On the other side of that criticism is the fact that sabermetric analysis often allows us to see reality from a perspective that isn't affected by our personal biases as fans. I think a large number of fans realize this on some level, and that's why sabermetrics have become somewhat more mainstream in baseball. We can always use better information, and that's ultimately what the sabermetric movement is all about.

Most of that is irrelevant to the Smoltz discussion, except for the attendance issue. Personally, when it comes to that issue, I wonder if the same fans who are saying they won't attend games now that Smoltz is gone were saying the same thing when Maddux and Glavine left the Braves.
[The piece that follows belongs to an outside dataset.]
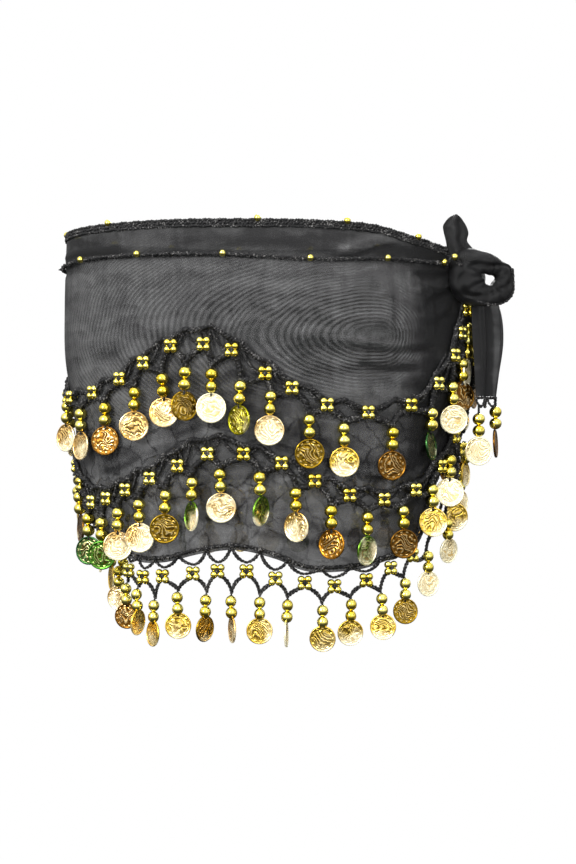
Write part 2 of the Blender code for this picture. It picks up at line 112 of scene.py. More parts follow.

My hunch is that some say that about every move with which they disagree - and these are the most fickle fans who still seem to come back anyway - while others genuinely see this move as the proverbial straw that broke the camel's back. I'm not sure I can quantify that group, but I hope that the Braves did so (or tried to do so) before they made their final offer to Smoltz. They should have, at least.

Luke 1/13/09, 7:25 AM  

“Most of that is irrelevant to the Smoltz discussion, except for the attendance issue. Personally, when it comes to that issue, I wonder if the same fans who are saying they won't attend games now that Smoltz is gone were saying the same thing when Maddux and Glavine left the Braves.”

I tend to agree; most of the people are probably just mad, and will return their attention to the Braves before long (especially if they can find a way to win some games).

It seems to me though (I could be wrong) that Smoltz was more beloved than Maddux or Glavine (probably because he was the one who had always stayed with the team when the other two left), and it wouldn’t surprise me if this development didn’t end up driving away some fans.